§ Problem to work on:
Search the records for the word "only" and report each line that has it.

§ Information shown:

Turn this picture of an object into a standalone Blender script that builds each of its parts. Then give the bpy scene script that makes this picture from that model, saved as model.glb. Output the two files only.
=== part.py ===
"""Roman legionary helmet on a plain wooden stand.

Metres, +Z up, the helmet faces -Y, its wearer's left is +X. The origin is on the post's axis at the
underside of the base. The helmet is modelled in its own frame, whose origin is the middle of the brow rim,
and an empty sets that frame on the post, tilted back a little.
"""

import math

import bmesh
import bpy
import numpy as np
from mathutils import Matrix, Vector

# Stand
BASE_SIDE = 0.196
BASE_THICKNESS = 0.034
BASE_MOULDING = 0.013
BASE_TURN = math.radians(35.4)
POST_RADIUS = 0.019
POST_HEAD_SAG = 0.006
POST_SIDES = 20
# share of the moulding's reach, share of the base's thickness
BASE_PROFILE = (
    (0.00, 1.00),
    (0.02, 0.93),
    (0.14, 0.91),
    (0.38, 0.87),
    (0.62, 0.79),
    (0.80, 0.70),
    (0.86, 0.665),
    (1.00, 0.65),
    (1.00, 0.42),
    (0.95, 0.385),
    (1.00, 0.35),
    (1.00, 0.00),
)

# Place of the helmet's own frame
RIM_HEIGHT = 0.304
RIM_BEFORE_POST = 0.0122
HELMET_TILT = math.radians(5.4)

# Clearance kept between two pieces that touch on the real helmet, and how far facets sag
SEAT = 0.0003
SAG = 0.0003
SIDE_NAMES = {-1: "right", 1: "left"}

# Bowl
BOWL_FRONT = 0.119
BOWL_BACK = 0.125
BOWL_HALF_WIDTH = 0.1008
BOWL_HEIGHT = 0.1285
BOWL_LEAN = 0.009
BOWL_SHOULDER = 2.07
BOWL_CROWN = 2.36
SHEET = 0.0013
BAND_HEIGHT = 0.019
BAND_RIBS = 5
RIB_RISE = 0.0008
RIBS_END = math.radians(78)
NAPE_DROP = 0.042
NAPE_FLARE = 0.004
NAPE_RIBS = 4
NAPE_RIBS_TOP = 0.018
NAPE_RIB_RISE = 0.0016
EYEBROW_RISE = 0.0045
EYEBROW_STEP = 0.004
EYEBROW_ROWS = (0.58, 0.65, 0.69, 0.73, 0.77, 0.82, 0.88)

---

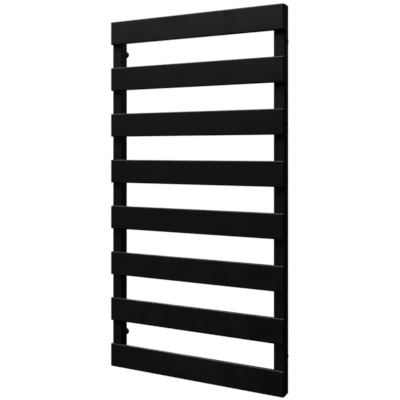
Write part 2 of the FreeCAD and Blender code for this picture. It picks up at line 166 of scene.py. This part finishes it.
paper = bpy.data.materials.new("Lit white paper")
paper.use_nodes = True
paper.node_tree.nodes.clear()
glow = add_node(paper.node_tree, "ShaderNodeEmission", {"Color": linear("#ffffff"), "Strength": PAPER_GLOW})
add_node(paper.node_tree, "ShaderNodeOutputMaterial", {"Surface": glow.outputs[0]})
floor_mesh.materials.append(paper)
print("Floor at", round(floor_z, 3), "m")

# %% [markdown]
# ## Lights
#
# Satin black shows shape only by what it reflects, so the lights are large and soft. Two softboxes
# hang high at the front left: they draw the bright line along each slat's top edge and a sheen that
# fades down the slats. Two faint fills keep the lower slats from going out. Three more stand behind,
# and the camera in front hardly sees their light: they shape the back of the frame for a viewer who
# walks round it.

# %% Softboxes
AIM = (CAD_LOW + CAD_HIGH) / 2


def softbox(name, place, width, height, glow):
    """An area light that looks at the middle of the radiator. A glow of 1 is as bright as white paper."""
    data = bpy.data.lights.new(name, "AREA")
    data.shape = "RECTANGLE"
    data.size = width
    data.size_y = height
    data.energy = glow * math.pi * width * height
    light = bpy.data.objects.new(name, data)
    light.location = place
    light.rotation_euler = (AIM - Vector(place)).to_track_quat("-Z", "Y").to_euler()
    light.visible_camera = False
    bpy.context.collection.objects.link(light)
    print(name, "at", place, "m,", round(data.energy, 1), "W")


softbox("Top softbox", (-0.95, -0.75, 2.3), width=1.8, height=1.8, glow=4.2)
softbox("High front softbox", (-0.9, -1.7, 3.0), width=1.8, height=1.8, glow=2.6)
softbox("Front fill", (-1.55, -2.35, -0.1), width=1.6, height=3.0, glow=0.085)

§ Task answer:
Turn this picture of an object into a standalone Blender script that builds each of its parts. Then give the bpy scene script that makes this picture from that model, saved as model.glb. Output the two files only.
# Satin black shows shape only by what it reflects, so the lights are large and soft. Two softboxes